**MATERIAL**
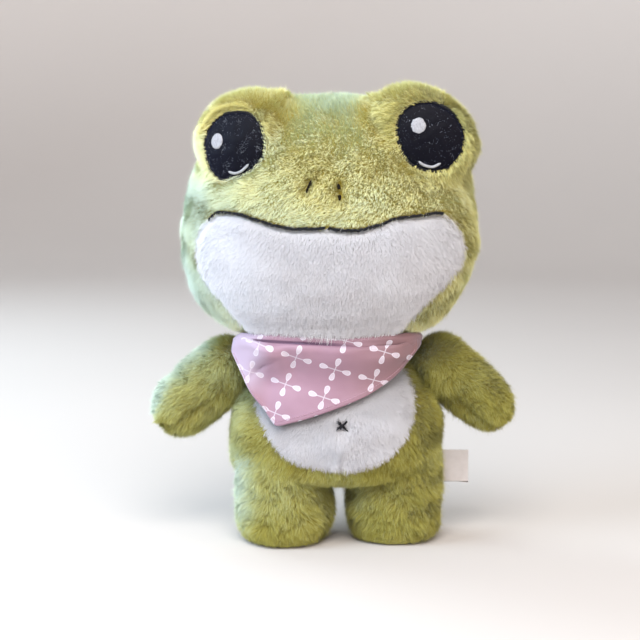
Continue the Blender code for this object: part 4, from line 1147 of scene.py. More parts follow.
def painted_window_light(n, k=0.5):
    """Painted light: the pile is paler on the side that faces the window, towards the top of the frog's right."""
    return k * np.clip((n @ unit(np.array((-0.90, -0.10, 0.42))) - 0.42) / 0.55, 0, 1) ** 1.6


def green_shade(p, lift=0.0):
    """Tone of the pile: the caller's lift paints light and shade, paler and cooler on top and on the lit outside,
    warmer in the middle, plus a slow random change of tone.
    """
    return 0.60 + lift + 0.05 * shade_noise(p)


# ---- head
def head_eye_gap(p, extra=0.0):
    """Smallest distance outside either eye's outline, about."""
    out = np.full(len(p), 99.0)
    for side in EYES:
        s, t, h = eye_local(side, p)
        _, d = eye_ratio(side, s, t)
        near = (p - eye_axes(side)[0]) @ eye_axes(side)[3] > -16
        out = np.minimum(out, np.where(near & (p[:, 1] < -8), d, 99.0))
    return out


def head_comb(p):
    """Nap runs down and a little to the frog's right, and away from the eyes."""
    g = np.tile(np.array((-0.42, -0.15, -1.0)), (len(p), 1))
    for side in EYES:
        c, u, v, n = eye_axes(side)
        s, t, _ = eye_local(side, p)
        _, d = eye_ratio(side, s, t)
        out = unit(s[:, None] * u + t[:, None] * v)
        near = ((p - c) @ n > -20) & (p[:, 1] < -5)
        g = g + out * (1.0 * gauss(np.maximum(d - 2.0, 0), 6.0) * near)[:, None]
    return g


def head_height(p):
    dm, _, nost = head_marks(p)
    h = np.full(len(p), HEAD_PILE + 0.2)
    line, _ = near_outline(p[:, [0, 2]], MOUTH, closed=False)
    h *= 1 - np.where(p[:, 1] < -8, 0.40 * gauss(line, 2.0), 0.0)
    h *= 1 - 0.10 * gauss(dm, 2.2)
    h *= 1 - 0.30 * gauss(p[:, 1] - HEAD_SEAM_Y, 2.0)
    h *= 1 - np.where(p[:, 1] > 8, 0.30 * gauss(p[:, 0], 2.0), 0.0)
    for s in nost:
        h *= 1 - 0.5 * gauss(nost[s], 1.7)
    h *= 1 - 0.45 * under_scarf(from_head(p))
    return h


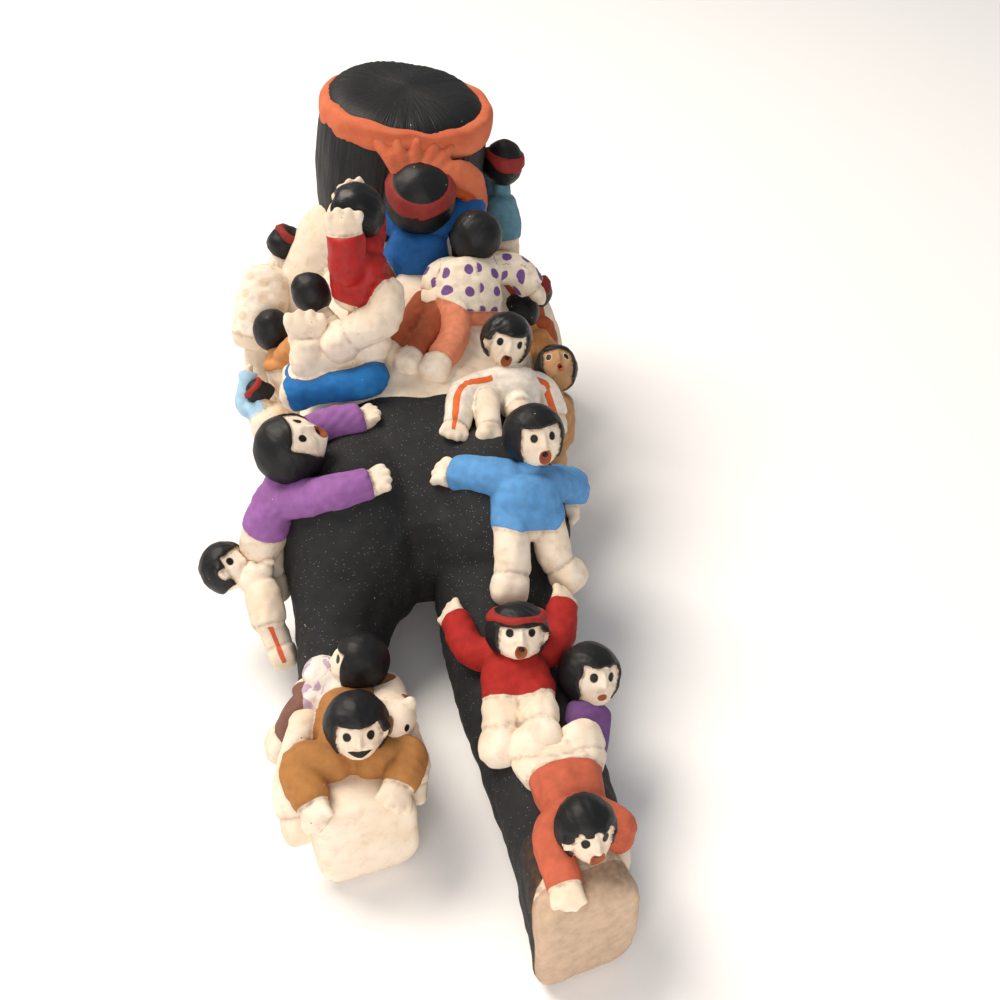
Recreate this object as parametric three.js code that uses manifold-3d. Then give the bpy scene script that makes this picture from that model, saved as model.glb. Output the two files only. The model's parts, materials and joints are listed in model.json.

**EXERCISE PROMPT**
From the entries above, copy each line holding "this".

**SOLUTION TO THE EXERCISE**
Continue the Blender code for this object: part 4, from line 1147 of scene.py. More parts follow.
Recreate this object as parametric three.js code that uses manifold-3d. Then give the bpy scene script that makes this picture from that model, saved as model.glb. Output the two files only. The model's parts, materials and joints are listed in model.json.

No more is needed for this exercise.